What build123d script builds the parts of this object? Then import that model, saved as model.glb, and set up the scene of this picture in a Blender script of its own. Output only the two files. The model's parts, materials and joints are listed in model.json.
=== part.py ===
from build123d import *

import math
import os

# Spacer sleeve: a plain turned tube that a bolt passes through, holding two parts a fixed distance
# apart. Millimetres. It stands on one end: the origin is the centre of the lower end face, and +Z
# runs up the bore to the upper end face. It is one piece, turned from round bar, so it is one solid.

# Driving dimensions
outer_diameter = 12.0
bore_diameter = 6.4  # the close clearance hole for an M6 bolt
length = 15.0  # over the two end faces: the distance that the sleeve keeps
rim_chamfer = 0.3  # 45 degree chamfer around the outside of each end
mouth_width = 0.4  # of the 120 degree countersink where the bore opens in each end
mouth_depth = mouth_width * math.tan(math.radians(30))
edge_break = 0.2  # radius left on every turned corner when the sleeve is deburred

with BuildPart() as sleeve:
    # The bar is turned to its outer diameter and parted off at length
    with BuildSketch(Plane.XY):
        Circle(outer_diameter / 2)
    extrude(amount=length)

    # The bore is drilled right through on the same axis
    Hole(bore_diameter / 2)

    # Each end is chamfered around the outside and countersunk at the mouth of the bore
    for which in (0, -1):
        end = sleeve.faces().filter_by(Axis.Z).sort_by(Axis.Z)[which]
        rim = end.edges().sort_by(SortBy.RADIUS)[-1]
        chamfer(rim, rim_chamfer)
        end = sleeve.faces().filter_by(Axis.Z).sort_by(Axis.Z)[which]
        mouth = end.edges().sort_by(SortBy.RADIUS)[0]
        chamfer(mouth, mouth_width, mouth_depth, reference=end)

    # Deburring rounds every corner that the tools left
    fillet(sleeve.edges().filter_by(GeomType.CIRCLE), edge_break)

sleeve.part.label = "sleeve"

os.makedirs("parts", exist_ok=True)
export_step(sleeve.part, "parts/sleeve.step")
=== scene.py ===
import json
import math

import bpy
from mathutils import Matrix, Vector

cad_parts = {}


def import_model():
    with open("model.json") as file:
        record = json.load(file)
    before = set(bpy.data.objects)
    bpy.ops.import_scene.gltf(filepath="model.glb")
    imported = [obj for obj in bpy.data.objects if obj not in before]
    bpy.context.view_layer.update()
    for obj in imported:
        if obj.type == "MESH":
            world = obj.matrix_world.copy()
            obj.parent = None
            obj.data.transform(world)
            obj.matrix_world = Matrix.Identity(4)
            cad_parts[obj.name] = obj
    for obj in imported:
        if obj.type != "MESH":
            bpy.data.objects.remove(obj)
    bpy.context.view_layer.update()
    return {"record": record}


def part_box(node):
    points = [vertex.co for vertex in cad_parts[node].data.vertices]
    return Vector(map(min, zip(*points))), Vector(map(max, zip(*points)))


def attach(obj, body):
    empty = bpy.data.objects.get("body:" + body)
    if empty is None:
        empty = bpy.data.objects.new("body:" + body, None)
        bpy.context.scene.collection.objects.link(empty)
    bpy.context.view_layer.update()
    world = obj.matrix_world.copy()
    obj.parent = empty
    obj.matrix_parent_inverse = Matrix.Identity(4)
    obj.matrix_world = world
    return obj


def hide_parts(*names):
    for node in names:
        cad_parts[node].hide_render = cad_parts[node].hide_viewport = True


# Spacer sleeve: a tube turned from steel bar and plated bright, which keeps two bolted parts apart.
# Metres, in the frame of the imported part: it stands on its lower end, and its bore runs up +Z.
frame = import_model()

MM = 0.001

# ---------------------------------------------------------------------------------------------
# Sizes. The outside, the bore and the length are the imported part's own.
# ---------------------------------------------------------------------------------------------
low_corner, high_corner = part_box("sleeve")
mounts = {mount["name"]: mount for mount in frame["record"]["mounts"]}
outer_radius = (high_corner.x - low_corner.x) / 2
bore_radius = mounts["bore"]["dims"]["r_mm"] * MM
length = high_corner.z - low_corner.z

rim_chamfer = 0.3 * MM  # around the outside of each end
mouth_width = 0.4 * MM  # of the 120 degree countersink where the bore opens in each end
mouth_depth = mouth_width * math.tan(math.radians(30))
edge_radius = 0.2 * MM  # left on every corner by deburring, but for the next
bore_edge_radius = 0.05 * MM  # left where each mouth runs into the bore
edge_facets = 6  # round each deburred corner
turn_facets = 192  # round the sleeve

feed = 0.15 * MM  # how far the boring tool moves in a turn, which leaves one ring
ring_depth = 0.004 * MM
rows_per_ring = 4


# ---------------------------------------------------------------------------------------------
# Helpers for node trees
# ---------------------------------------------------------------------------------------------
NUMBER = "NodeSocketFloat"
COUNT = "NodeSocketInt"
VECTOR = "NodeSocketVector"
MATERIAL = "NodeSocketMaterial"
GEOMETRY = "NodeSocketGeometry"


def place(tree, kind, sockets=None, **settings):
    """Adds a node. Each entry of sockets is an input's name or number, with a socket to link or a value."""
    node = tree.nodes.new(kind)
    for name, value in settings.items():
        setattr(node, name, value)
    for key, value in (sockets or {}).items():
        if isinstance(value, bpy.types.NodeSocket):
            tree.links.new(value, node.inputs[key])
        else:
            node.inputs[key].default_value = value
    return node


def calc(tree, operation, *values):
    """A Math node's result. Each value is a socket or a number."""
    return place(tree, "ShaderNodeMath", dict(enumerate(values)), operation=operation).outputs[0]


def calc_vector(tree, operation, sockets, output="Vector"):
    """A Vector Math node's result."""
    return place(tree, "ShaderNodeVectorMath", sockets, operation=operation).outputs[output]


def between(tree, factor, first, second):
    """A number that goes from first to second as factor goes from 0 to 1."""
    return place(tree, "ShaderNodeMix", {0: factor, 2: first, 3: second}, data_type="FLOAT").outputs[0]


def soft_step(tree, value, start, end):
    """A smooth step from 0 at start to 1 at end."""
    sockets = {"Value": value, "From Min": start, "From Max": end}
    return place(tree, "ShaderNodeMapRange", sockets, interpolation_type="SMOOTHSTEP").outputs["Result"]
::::
§ **WHAT TO DO**
Without leaving anything out, quote all the data.

§ **TASK RESPONSE**
What build123d script builds the parts of this object? Then import that model, saved as model.glb, and set up the scene of this picture in a Blender script of its own. Output only the two files. The model's parts, materials and joints are listed in model.json.
=== part.py ===
from build123d import *

import math
import os

# Spacer sleeve: a plain turned tube that a bolt passes through, holding two parts a fixed distance
# apart. Millimetres. It stands on one end: the origin is the centre of the lower end face, and +Z
# runs up the bore to the upper end face. It is one piece, turned from round bar, so it is one solid.

# Driving dimensions
outer_diameter = 12.0
bore_diameter = 6.4  # the close clearance hole for an M6 bolt
length = 15.0  # over the two end faces: the distance that the sleeve keeps
rim_chamfer = 0.3  # 45 degree chamfer around the outside of each end
mouth_width = 0.4  # of the 120 degree countersink where the bore opens in each end
mouth_depth = mouth_width * math.tan(math.radians(30))
edge_break = 0.2  # radius left on every turned corner when the sleeve is deburred

with BuildPart() as sleeve:
    # The bar is turned to its outer diameter and parted off at length
    with BuildSketch(Plane.XY):
        Circle(outer_diameter / 2)
    extrude(amount=length)

    # The bore is drilled right through on the same axis
    Hole(bore_diameter / 2)

    # Each end is chamfered around the outside and countersunk at the mouth of the bore
    for which in (0, -1):
        end = sleeve.faces().filter_by(Axis.Z).sort_by(Axis.Z)[which]
        rim = end.edges().sort_by(SortBy.RADIUS)[-1]
        chamfer(rim, rim_chamfer)
        end = sleeve.faces().filter_by(Axis.Z).sort_by(Axis.Z)[which]
        mouth = end.edges().sort_by(SortBy.RADIUS)[0]
        chamfer(mouth, mouth_width, mouth_depth, reference=end)

    # Deburring rounds every corner that the tools left
    fillet(sleeve.edges().filter_by(GeomType.CIRCLE), edge_break)

sleeve.part.label = "sleeve"

os.makedirs("parts", exist_ok=True)
export_step(sleeve.part, "parts/sleeve.step")
=== scene.py ===
import json
import math

import bpy
from mathutils import Matrix, Vector

cad_parts = {}


def import_model():
    with open("model.json") as file:
        record = json.load(file)
    before = set(bpy.data.objects)
    bpy.ops.import_scene.gltf(filepath="model.glb")
    imported = [obj for obj in bpy.data.objects if obj not in before]
    bpy.context.view_layer.update()
    for obj in imported:
        if obj.type == "MESH":
            world = obj.matrix_world.copy()
            obj.parent = None
            obj.data.transform(world)
            obj.matrix_world = Matrix.Identity(4)
            cad_parts[obj.name] = obj
    for obj in imported:
        if obj.type != "MESH":
            bpy.data.objects.remove(obj)
    bpy.context.view_layer.update()
    return {"record": record}


def part_box(node):
    points = [vertex.co for vertex in cad_parts[node].data.vertices]
    return Vector(map(min, zip(*points))), Vector(map(max, zip(*points)))


def attach(obj, body):
    empty = bpy.data.objects.get("body:" + body)
    if empty is None:
        empty = bpy.data.objects.new("body:" + body, None)
        bpy.context.scene.collection.objects.link(empty)
    bpy.context.view_layer.update()
    world = obj.matrix_world.copy()
    obj.parent = empty
    obj.matrix_parent_inverse = Matrix.Identity(4)
    obj.matrix_world = world
    return obj


def hide_parts(*names):
    for node in names:
        cad_parts[node].hide_render = cad_parts[node].hide_viewport = True


# Spacer sleeve: a tube turned from steel bar and plated bright, which keeps two bolted parts apart.
# Metres, in the frame of the imported part: it stands on its lower end, and its bore runs up +Z.
frame = import_model()

MM = 0.001

# ---------------------------------------------------------------------------------------------
# Sizes. The outside, the bore and the length are the imported part's own.
# ---------------------------------------------------------------------------------------------
low_corner, high_corner = part_box("sleeve")
mounts = {mount["name"]: mount for mount in frame["record"]["mounts"]}
outer_radius = (high_corner.x - low_corner.x) / 2
bore_radius = mounts["bore"]["dims"]["r_mm"] * MM
length = high_corner.z - low_corner.z

rim_chamfer = 0.3 * MM  # around the outside of each end
mouth_width = 0.4 * MM  # of the 120 degree countersink where the bore opens in each end
mouth_depth = mouth_width * math.tan(math.radians(30))
edge_radius = 0.2 * MM  # left on every corner by deburring, but for the next
bore_edge_radius = 0.05 * MM  # left where each mouth runs into the bore
edge_facets = 6  # round each deburred corner
turn_facets = 192  # round the sleeve

feed = 0.15 * MM  # how far the boring tool moves in a turn, which leaves one ring
ring_depth = 0.004 * MM
rows_per_ring = 4


# ---------------------------------------------------------------------------------------------
# Helpers for node trees
# ---------------------------------------------------------------------------------------------
NUMBER = "NodeSocketFloat"
COUNT = "NodeSocketInt"
VECTOR = "NodeSocketVector"
MATERIAL = "NodeSocketMaterial"
GEOMETRY = "NodeSocketGeometry"


def place(tree, kind, sockets=None, **settings):
    """Adds a node. Each entry of sockets is an input's name or number, with a socket to link or a value."""
    node = tree.nodes.new(kind)
    for name, value in settings.items():
        setattr(node, name, value)
    for key, value in (sockets or {}).items():
        if isinstance(value, bpy.types.NodeSocket):
            tree.links.new(value, node.inputs[key])
        else:
            node.inputs[key].default_value = value
    return node


def calc(tree, operation, *values):
    """A Math node's result. Each value is a socket or a number."""
    return place(tree, "ShaderNodeMath", dict(enumerate(values)), operation=operation).outputs[0]


def calc_vector(tree, operation, sockets, output="Vector"):
    """A Vector Math node's result."""
    return place(tree, "ShaderNodeVectorMath", sockets, operation=operation).outputs[output]


def between(tree, factor, first, second):
    """A number that goes from first to second as factor goes from 0 to 1."""
    return place(tree, "ShaderNodeMix", {0: factor, 2: first, 3: second}, data_type="FLOAT").outputs[0]


def soft_step(tree, value, start, end):
    """A smooth step from 0 at start to 1 at end."""
    sockets = {"Value": value, "From Min": start, "From Max": end}
    return place(tree, "ShaderNodeMapRange", sockets, interpolation_type="SMOOTHSTEP").outputs["Result"]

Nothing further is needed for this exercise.